La Costa De Chicago, de Stuart Dybek

 

⭐⭐⭐⭐

 La Costa de Chicago es otro de esos libros que me hacen salir de mi zona de confort, cosa que agradezco, porque lo más satisfactorio a la hora de devorar libros, es precisamente arriesgarte con autores nuevos, invisibles todavía y muy desconocidos. No conocía a Stuart Dybek pero gracias a la editorial Pálido Fuego, no solo sales de tu zona lectora conservadora, sino que te dan un empujón para lanzarte a territorios desconocidos, sin que te decepcione en ningún momento este riesgo asumido.

Es una colección de cuentos que se sale de lo normal por momentos y lo digo porque construye toda una serie de historias, de las cuales sobresalen otras historias más pequeñas con la ciudad de Chicago como punto de conexión, pero hay momentos que también parece una novela bien estructurada construida de pequeñas historias. Me ha recordado en ese aspecto un poco a lo que hacia Sherwood Anderson en Winesburg, Ohio, o a La Vida de las mujeres de Alice Munro, siempre salvando las distancias claro. Por momentos parece también una novela de iniciación donde un chico de clase trabajadora medio polaco y medio mexicano, deambula por su ciudad entre viajes en coche, en tren, en cines… Hay mucha música y mucha vida, pero quizás el rasgo que más me ha llamado la atención es el vagabundeo por una ciudad como si fuera un ensueño. Dybek le da a sus historias un tono muy onírico, muy de un sueño dentro de una ciudad plagada de vida.

Stuart Dybek construye aquí unos relatos soberbios, atmosféricos, algunos tan cortos que apenas llenan una página, que dejan marcado al lector con su seña de identidad: adolescencia, memoria, la vida urbana, la convivencia entre razas...y mientras tanto convierte a la ciudad en un personaje más.  (La traducción es de Jose Luís Amores)
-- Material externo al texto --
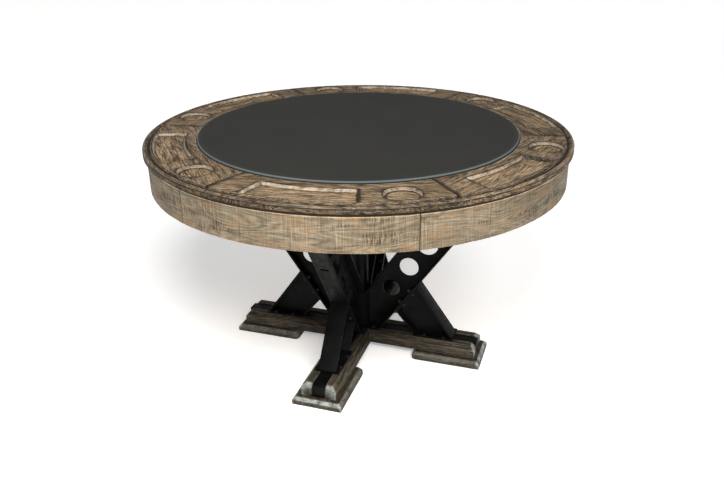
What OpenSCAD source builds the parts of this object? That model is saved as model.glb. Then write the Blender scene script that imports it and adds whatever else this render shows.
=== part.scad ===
// Round gaming table. A felt covered panel drops into a six part wooden rail,
// and the top stands on a steel column, four leaning bracket arms with struts,
// and a cross shaped wooden foot.
// Millimetres. The origin is on the floor under the table's centre, +Z up,
// and the foot's four arms lie along +X, +Y, -X and -Y.

/* [Top] */
// Height of the rail's flat top face above the floor
rail_top = 787; // [760:1:820]
// Outer diameter of the rail
rail_d = 1372; // [1360:2:1400]
// Diameter of the round opening in the rail
opening_d = 1042; // [1030:2:1050]
// Thickness of the rail
rail_t = 24; // [22:1:28]
// Direction of the first joint between two rail segments, from +X
rail_joint_deg = 10.7; // [0:0.1:30]
// Height of the felt above the rail
felt_rise = 6.5; // [4:0.5:8]
// Gap between the felt covered panel and the rail, all round
panel_gap = 2; // [1:0.5:4]
// Thickness of the felt
felt_t = 2; // [1.5:0.5:2.5]

/* [Trays and cups] */
// Depth of the trays and of the cup recesses
recess_depth = 9; // [6:1:10]
// Radius of each cup recess
cup_r = 51; // [45:1:52]
// Distance of the cup recesses from the table's centre
cup_place_r = 605; // [600:1:606]
// Inner radius of the trays
tray_in_r = 555; // [545:1:580]
// Outer radius of the trays
tray_out_r = 655; // [630:1:656]
// Start of each tray, from the segment's first end
tray_start_deg = 9; // [8:0.5:12]
// Length of each tray
tray_sweep_deg = 28.8; // [20:0.1:28.8]
// Direction of each cup, from the segment's first end
cup_deg = 48.4; // [48:0.1:50]

/* [Apron] */
// Outer radius of the apron
apron_r = 675; // [672:1:680]
// Thickness of the apron
apron_t = 22; // [18:1:22]
// Height of the apron
apron_h = 110; // [90:1:120]
// Direction of the first joint between two apron pieces, from +X
apron_joint_deg = 1.6; // [0:0.1:5]

/* [Foot] */
// Distance from the centre to the outer end of a foot pad
pad_end = 455; // [450:1:480]
// Length of a foot pad
pad_l = 241; // [220:1:260]
// Width of a foot pad
pad_w = 168; // [150:1:180]
// Thickness of a foot pad
pad_t = 26; // [22:1:30]
// Distance from the centre to the end of a beam
beam_end = 433; // [420:1:440]
// Half of the gap between the two beams of an arm
beam_gap = 22; // [21:1:26]
// Width of a beam
beam_w = 38; // [34:1:42]
// Height of a beam
beam_h = 44; // [38:1:48]

/* [Steelwork] */
// Outer diameter of the column
column_d = 61; // [56:1:61]
// Thickness of the bracket webs and flanges
plate_t = 6; // [4:1:8]
// Width of the bracket flanges
flange_w = 62; // [56:1:64]
// Run of a bracket arm for each millimetre of rise
lean = 0.695; // [0.68:0.005:0.71]

/* [Hidden] */

$fn = 96;
eps = 0.02;
segments = 6;
segment_deg = 360 / segments;
joint_gap_deg = 0.05;

rail_r = rail_d / 2;
rail_in_r = opening_d / 2;
rail_z = rail_top - rail_t;
deck_t = 18;
deck_z = rail_z - deck_t;
deck_r = apron_r - apron_t - 1;
apron_z = rail_z - apron_h;

// The rail's outer moulding is a round bead behind a cove.
bead_r = 6;
bead_drop = 1;
cove_r = 7;
cove_place_r = rail_r - 2 * bead_r - cove_r;
edge_chamfer = 3;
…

“La música tardó en desvanecerse. Yo seguí captando efluvios en el conducto de ventilación, tras las paredes y techos, bajo el agua de la bañera. Sus ecos recorrían cañerías y bajantes ocultos tras el papel pintado, chimeneas tapiadas y pasillos oscuros. Daba la impresión de que el edificio de la señora Kubiac estaba acribillado de pasajes secretos. Y, cuando la música desapareció por fin, quedaron sus canales, transmisores de silencio. No un silencio normal de silencio y vacio, sino un silencio puro que superaba la ensoñación y el recuerdo, tan intenso como la música que había reemplazado, y que, como la música, tenía el poder de cambiar a quien lo escuchase”.